First show on Phantom . . November 2000, the breakfast show. I started with a news bulletin, so my very first words on air were to inform the world that George W Bush had just been confirmed president following the final court hearing into vote counts. My first record was Greenday – “Minority” – as good a musicical start as any!

That’s it for now – let’s hope I have many more “firsts” still to come.

Steve


Now I Feel I’ve Been Here A While . .

In Phantom's old studio, in the pirate days.

In the old (pirate) Phantom studio

So, we have woken to the news of a new president elected in the USA.

This time, I’m listening in the comfort of my bed (on a day off from work today) but 8 years ago, telling the audience that George W Bush would become the new president was the very first thing that I ever did on Phantom.

I joined Phantom in November 2000, presenting the morning show, which up until that time had been automated back to back music (this was back in the pirate days when Phantom was live 4pm-11pm and automated the rest of the time).

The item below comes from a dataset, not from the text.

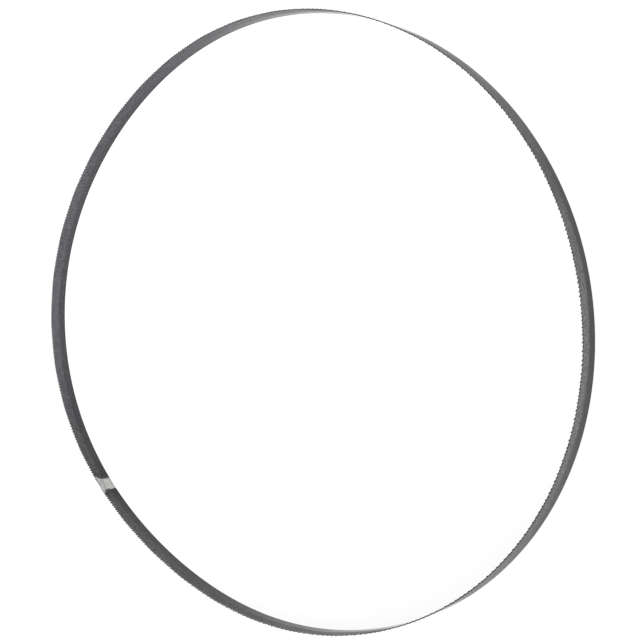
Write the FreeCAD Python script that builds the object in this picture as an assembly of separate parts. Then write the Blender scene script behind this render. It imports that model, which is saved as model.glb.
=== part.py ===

In offering my services to Phantom, I had explained that I hadn not only presenting, but also news experience, and that in my opinion, for the morning show to be useful in attracting audience, it needed to have some news content. So I proposed, and we agreed on, a format with main news on the hour, headlines on the half hour, running from 7am to 9am, with all news written and presented by myself, as well as presenting the programme.

I was given a week’s trial, and the show went on to run successfully for a year and a half, until other commitments forced me to give it up and I moved to evening shows.

So on my very first day on Phantom, my very first words on air comprised the 7am news bulletin, the first story of which was to announce that after weeks of wrangling and legal challenges, a final court ruling had confirmed George W as president-elect overnight.

And here we are, 8 years later, another new president, and I’m still with Phantom, and still loving it.

It wasn’t specifically mentioned, but I guess I’ve passed the week’s trial?